=== Goal ===
Copy all of the material below exactly.

=== Data excerpt ===

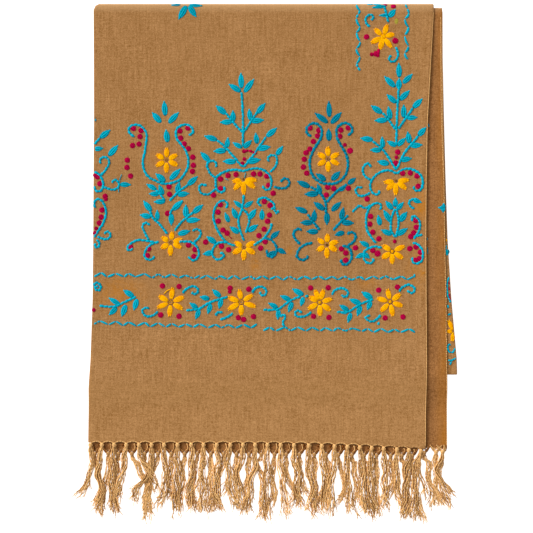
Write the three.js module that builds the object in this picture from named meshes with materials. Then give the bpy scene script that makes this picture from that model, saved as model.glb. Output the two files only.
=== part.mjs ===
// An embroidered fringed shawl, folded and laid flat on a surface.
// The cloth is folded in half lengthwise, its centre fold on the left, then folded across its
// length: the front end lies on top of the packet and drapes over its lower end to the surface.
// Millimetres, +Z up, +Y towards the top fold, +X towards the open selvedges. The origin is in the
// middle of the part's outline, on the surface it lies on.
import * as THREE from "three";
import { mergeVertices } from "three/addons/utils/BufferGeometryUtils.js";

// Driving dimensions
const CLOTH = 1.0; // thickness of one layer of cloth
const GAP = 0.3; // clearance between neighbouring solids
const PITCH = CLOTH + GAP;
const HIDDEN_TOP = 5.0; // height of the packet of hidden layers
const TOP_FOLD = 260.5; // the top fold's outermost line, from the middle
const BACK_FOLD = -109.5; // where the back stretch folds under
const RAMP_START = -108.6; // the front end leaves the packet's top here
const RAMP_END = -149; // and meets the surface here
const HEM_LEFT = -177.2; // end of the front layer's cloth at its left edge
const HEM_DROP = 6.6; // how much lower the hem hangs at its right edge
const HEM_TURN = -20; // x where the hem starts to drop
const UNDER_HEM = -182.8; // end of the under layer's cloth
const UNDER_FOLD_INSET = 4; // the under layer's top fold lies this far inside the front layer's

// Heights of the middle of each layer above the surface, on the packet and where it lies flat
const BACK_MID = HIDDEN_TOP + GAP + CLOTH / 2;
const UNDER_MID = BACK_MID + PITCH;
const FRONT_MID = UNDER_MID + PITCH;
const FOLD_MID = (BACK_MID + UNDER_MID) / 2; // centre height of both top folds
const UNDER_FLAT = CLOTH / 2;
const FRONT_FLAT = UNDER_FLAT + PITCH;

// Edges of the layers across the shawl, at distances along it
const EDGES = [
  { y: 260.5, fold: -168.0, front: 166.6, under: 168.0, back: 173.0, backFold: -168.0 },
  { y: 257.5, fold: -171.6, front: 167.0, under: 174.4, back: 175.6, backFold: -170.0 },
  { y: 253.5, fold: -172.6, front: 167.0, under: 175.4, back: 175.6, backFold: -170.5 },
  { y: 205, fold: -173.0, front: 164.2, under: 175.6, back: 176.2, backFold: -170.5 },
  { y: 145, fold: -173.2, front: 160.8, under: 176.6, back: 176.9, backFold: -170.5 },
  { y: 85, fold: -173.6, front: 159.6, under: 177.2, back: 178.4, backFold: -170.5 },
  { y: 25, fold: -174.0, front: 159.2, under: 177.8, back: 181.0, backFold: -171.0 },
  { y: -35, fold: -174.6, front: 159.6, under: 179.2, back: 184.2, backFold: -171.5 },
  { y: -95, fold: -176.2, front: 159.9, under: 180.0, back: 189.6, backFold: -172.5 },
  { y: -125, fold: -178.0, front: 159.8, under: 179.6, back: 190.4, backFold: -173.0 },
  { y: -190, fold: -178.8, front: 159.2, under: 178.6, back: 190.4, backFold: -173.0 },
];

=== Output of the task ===
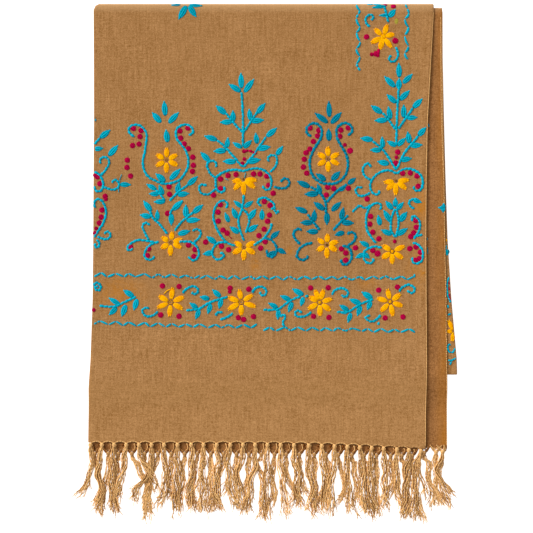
Write the three.js module that builds the object in this picture from named meshes with materials. Then give the bpy scene script that makes this picture from that model, saved as model.glb. Output the two files only.
=== part.mjs ===
// An embroidered fringed shawl, folded and laid flat on a surface.
// The cloth is folded in half lengthwise, its centre fold on the left, then folded across its
// length: the front end lies on top of the packet and drapes over its lower end to the surface.
// Millimetres, +Z up, +Y towards the top fold, +X towards the open selvedges. The origin is in the
// middle of the part's outline, on the surface it lies on.
import * as THREE from "three";
import { mergeVertices } from "three/addons/utils/BufferGeometryUtils.js";

// Driving dimensions
const CLOTH = 1.0; // thickness of one layer of cloth
const GAP = 0.3; // clearance between neighbouring solids
const PITCH = CLOTH + GAP;
const HIDDEN_TOP = 5.0; // height of the packet of hidden layers
const TOP_FOLD = 260.5; // the top fold's outermost line, from the middle
const BACK_FOLD = -109.5; // where the back stretch folds under
const RAMP_START = -108.6; // the front end leaves the packet's top here
const RAMP_END = -149; // and meets the surface here
const HEM_LEFT = -177.2; // end of the front layer's cloth at its left edge
const HEM_DROP = 6.6; // how much lower the hem hangs at its right edge
const HEM_TURN = -20; // x where the hem starts to drop
const UNDER_HEM = -182.8; // end of the under layer's cloth
const UNDER_FOLD_INSET = 4; // the under layer's top fold lies this far inside the front layer's

// Heights of the middle of each layer above the surface, on the packet and where it lies flat
const BACK_MID = HIDDEN_TOP + GAP + CLOTH / 2;
const UNDER_MID = BACK_MID + PITCH;
const FRONT_MID = UNDER_MID + PITCH;
const FOLD_MID = (BACK_MID + UNDER_MID) / 2; // centre height of both top folds
const UNDER_FLAT = CLOTH / 2;
const FRONT_FLAT = UNDER_FLAT + PITCH;

// Edges of the layers across the shawl, at distances along it
const EDGES = [
  { y: 260.5, fold: -168.0, front: 166.6, under: 168.0, back: 173.0, backFold: -168.0 },
  { y: 257.5, fold: -171.6, front: 167.0, under: 174.4, back: 175.6, backFold: -170.0 },
  { y: 253.5, fold: -172.6, front: 167.0, under: 175.4, back: 175.6, backFold: -170.5 },
  { y: 205, fold: -173.0, front: 164.2, under: 175.6, back: 176.2, backFold: -170.5 },
  { y: 145, fold: -173.2, front: 160.8, under: 176.6, back: 176.9, backFold: -170.5 },
  { y: 85, fold: -173.6, front: 159.6, under: 177.2, back: 178.4, backFold: -170.5 },
  { y: 25, fold: -174.0, front: 159.2, under: 177.8, back: 181.0, backFold: -171.0 },
  { y: -35, fold: -174.6, front: 159.6, under: 179.2, back: 184.2, backFold: -171.5 },
  { y: -95, fold: -176.2, front: 159.9, under: 180.0, back: 189.6, backFold: -172.5 },
  { y: -125, fold: -178.0, front: 159.8, under: 179.6, back: 190.4, backFold: -173.0 },
  { y: -190, fold: -178.8, front: 159.2, under: 178.6, back: 190.4, backFold: -173.0 },
];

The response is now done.